> **Requirement**: Restate the entries below word for word, omitting nothing.

(Entries with model source code)
------------------------------------------------------------
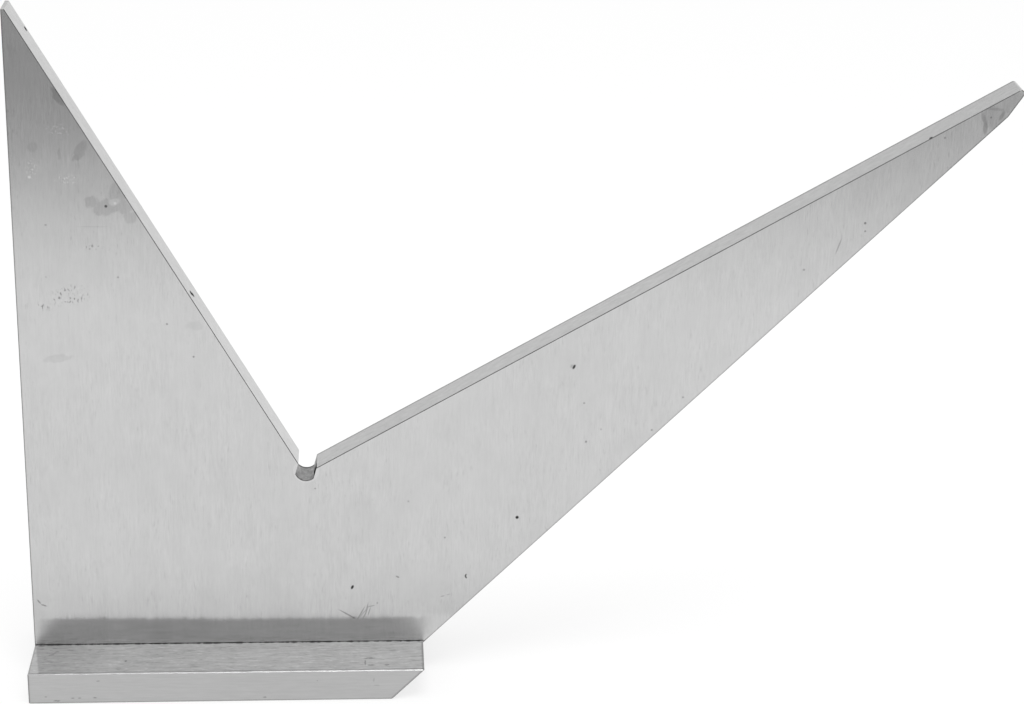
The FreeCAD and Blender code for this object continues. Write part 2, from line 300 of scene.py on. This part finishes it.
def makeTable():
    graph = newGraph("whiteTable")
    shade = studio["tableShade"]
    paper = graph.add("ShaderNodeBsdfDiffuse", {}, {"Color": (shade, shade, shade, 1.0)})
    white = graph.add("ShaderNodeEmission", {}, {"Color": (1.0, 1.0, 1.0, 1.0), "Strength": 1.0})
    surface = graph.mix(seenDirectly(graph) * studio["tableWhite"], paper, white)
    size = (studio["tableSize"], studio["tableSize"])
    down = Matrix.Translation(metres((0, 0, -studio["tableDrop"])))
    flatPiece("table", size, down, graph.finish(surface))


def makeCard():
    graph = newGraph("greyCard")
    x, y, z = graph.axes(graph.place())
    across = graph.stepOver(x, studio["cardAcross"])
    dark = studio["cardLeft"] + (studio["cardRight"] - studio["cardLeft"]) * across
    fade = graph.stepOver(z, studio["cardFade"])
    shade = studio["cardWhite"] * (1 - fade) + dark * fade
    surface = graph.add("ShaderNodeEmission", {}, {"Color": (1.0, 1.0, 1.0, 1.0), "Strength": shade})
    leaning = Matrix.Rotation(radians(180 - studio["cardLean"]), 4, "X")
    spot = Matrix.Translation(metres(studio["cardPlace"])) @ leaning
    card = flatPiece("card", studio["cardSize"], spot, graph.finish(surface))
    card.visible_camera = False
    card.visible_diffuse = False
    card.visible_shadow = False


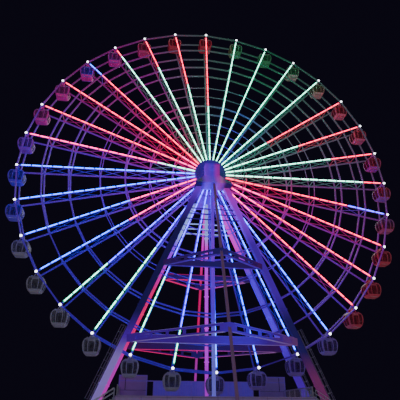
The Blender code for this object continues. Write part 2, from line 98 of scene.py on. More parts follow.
------------------------------------------------------------
> **Solution**:
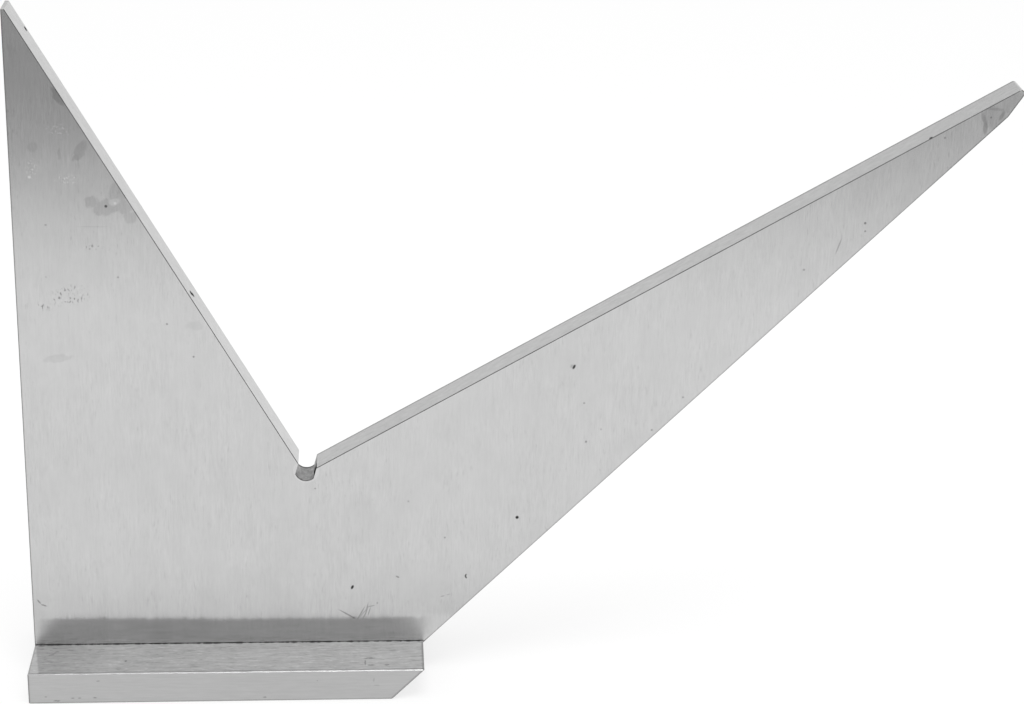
The FreeCAD and Blender code for this object continues. Write part 2, from line 300 of scene.py on. This part finishes it.
def makeTable():
    graph = newGraph("whiteTable")
    shade = studio["tableShade"]
    paper = graph.add("ShaderNodeBsdfDiffuse", {}, {"Color": (shade, shade, shade, 1.0)})
    white = graph.add("ShaderNodeEmission", {}, {"Color": (1.0, 1.0, 1.0, 1.0), "Strength": 1.0})
    surface = graph.mix(seenDirectly(graph) * studio["tableWhite"], paper, white)
    size = (studio["tableSize"], studio["tableSize"])
    down = Matrix.Translation(metres((0, 0, -studio["tableDrop"])))
    flatPiece("table", size, down, graph.finish(surface))


def makeCard():
    graph = newGraph("greyCard")
    x, y, z = graph.axes(graph.place())
    across = graph.stepOver(x, studio["cardAcross"])
    dark = studio["cardLeft"] + (studio["cardRight"] - studio["cardLeft"]) * across
    fade = graph.stepOver(z, studio["cardFade"])
    shade = studio["cardWhite"] * (1 - fade) + dark * fade
    surface = graph.add("ShaderNodeEmission", {}, {"Color": (1.0, 1.0, 1.0, 1.0), "Strength": shade})
    leaning = Matrix.Rotation(radians(180 - studio["cardLean"]), 4, "X")
    spot = Matrix.Translation(metres(studio["cardPlace"])) @ leaning
    card = flatPiece("card", studio["cardSize"], spot, graph.finish(surface))
    card.visible_camera = False
    card.visible_diffuse = False
    card.visible_shadow = False


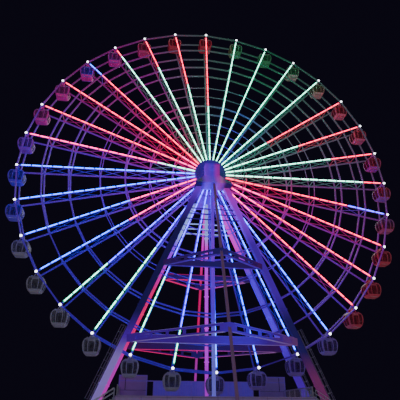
The Blender code for this object continues. Write part 2, from line 98 of scene.py on. More parts follow.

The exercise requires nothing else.